Im vorliegenden Fall ist davon auszugehen, dass die Grenzen eines zulässigen Nudging nicht überschritten sind und mittels der gewählten Gestaltung wirksame Einwilligungen eingeholt werden.

5. Kein „Reject All“ auf erster Bannerebene

Der Zugriff auf das Endgerät durch Unternehmen D sowie nachfolgende personenbezogene Datenverarbeitungen bedürfen der Einwilligung des Nutzers. Die Ausführungen zur Website des Unternehmens B gelten insofern entsprechend. Fraglich ist, ob mittels der von Unternehmen D gewählten Gestaltung wirksame Nutzereinwilligungen eingeholt werden. Nach Ansicht der DSK bedarf es regelmäßig eines „Reject All“-Buttons auf erster Ebene des Cookie-Banners.8 Sofern keine mit demselben Aufwand verbundene Ablehnmöglichkeit auf erster Ebene des Cookie-Banners angeboten werde, stelle dies einen Versuch dar, in treuwidriger Weise Einfluss auf die Endnutzer zu nehmen, so die DSK. Tatsächlich spricht einiges für die Annahme, dass in dem Fall, dass Nutzer für die Ablehnung der Einwilligung auf die zweite Ebene des Banners verwiesen werden, jedenfalls ein Teil der datenschutzrechtlich interessierten Nutzer abgeschreckt wird, ihrem eigentlichen Willen Ausdruck zu verleihen. Abschreckend wirken solche Gestaltungen auch deshalb, weil für den Nutzer vorab nicht erkennbar ist, wie viele Schritte im Ergebnis nötig sein werden, um die Einwilligung zu verweigern, und wie intuitiv oder ggf. kompliziert diese sein werden. Denn auf der zweiten Ebene der Consent Banner sind die Nutzer in der Praxis ebenfalls mit verschiedensten Gestaltungen konfrontiert.

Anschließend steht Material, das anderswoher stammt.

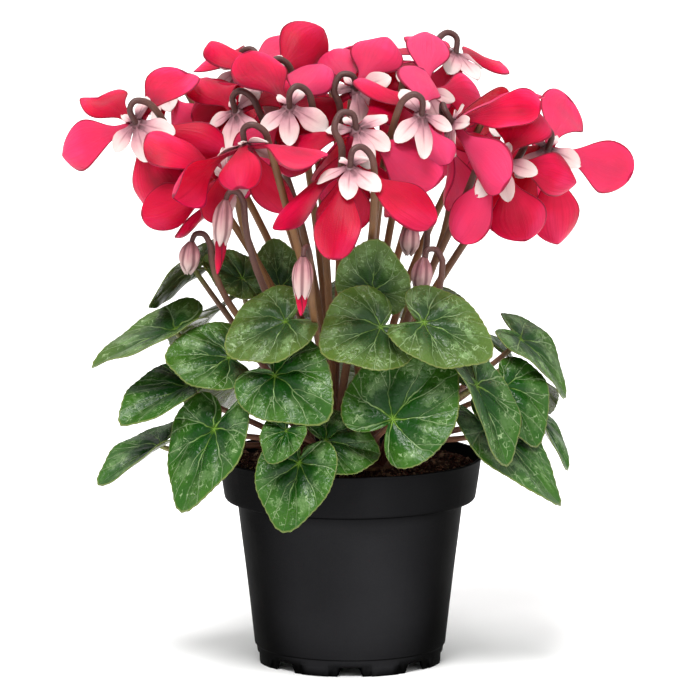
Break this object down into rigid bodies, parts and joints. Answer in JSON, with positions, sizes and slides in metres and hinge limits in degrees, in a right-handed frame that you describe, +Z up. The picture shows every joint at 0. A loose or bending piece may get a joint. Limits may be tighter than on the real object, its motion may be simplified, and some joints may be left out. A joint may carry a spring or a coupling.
{
  "type": "potted cyclamen",
  "caption": "Cyclamen in full bloom with marbled heart-shaped leaves, growing in soil in a round black plastic nursery pot.",
  "frame": {"origin": "on the pot's axis, at the level of its feet", "axes": "+Z up along the pot's axis, -Y to the front that the picture shows, +X to the picture's right"},
  "size_m": [0.2778, 0.2103, 0.3118],
  "materials": {
    "pot": "matt black moulded plastic",
    "soil": "loose dark red-brown peat",
    "tuber": "corky brown skin",
    "stalk": "fleshy brown-red stalks with white-pink sepals",
    "leaf": "deep green leaves with silver marbling",
    "petal": "satin coral red petals"
  },
  "bodies": {
    "root": {"pot": "pot", "soil": "soil", "tuber": "tuber", "flower_stalks_left_front": "stalk", "flower_stalks_right_front": "stalk", "flower_stalks_left_back": "stalk", "flower_stalks_right_back": "stalk", "leaf_01": "leaf", "leaf_02": "leaf", "leaf_03": "leaf", "leaf_04": "leaf", "leaf_05": "leaf", "leaf_06": "leaf", "leaf_07": "leaf", "leaf_08": "leaf", "leaf_09": "leaf", "leaf_10": "leaf", "leaf_11": "leaf", "leaf_12": "leaf", "leaf_13": "leaf", "leaf_14": "leaf", "leaf_15": "leaf", "leaf_16": "leaf", "leaf_17": "leaf", "leaf_18": "leaf", "leaf_19": "leaf", "leaf_20": "leaf", "leaf_21": "leaf", "leaf_22": "leaf", "leaf_23": "leaf", "leaf_24": "leaf", "leaf_25": "leaf", "leaf_26": "leaf", "leaf_27": "leaf", "leaf_28": "leaf", "leaf_29": "leaf", "leaf_30": "leaf", "bloom_01": "petal", "bloom_02": "petal", "bloom_03": "petal", "bloom_04": "petal", "bloom_05": "petal", "bloom_06": "petal", "bloom_07": "petal", "bloom_08": "petal", "bloom_09": "petal", "bloom_10": "petal", "bloom_11": "petal", "bloom_12": "petal", "bloom_13": "petal", "bloom_14": "petal", "bloom_15": "petal", "bloom_16": "petal", "bloom_17": "petal", "bloom_18": "petal", "bloom_19": "petal", "bloom_20": "petal", "bloom_21": "petal", "bloom_22": "petal"}
  },
  "joints": []
}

Festzustellen ist aber zugleich, dass die DS-GVO bzgl. der Gestaltung von Consent Bannern keine exakten Maßstäbe enthält und viele Gestaltungsfragen letztlich nur im Rahmen einer – mehr oder weniger strengen – Auslegung der allgemeinen Vorgaben zur Einwilligung beantwortet werden können. Höchstrichterliche Rechtsprechung zur Erforderlichkeit eines „Reject All“-Buttons auf erster Ebene des Banners gibt es aktuell noch nicht. Ob ein solcher vorgesehen wird, ist damit im Ergebnis auch Frage einer unternehmerischen Risikobewertung.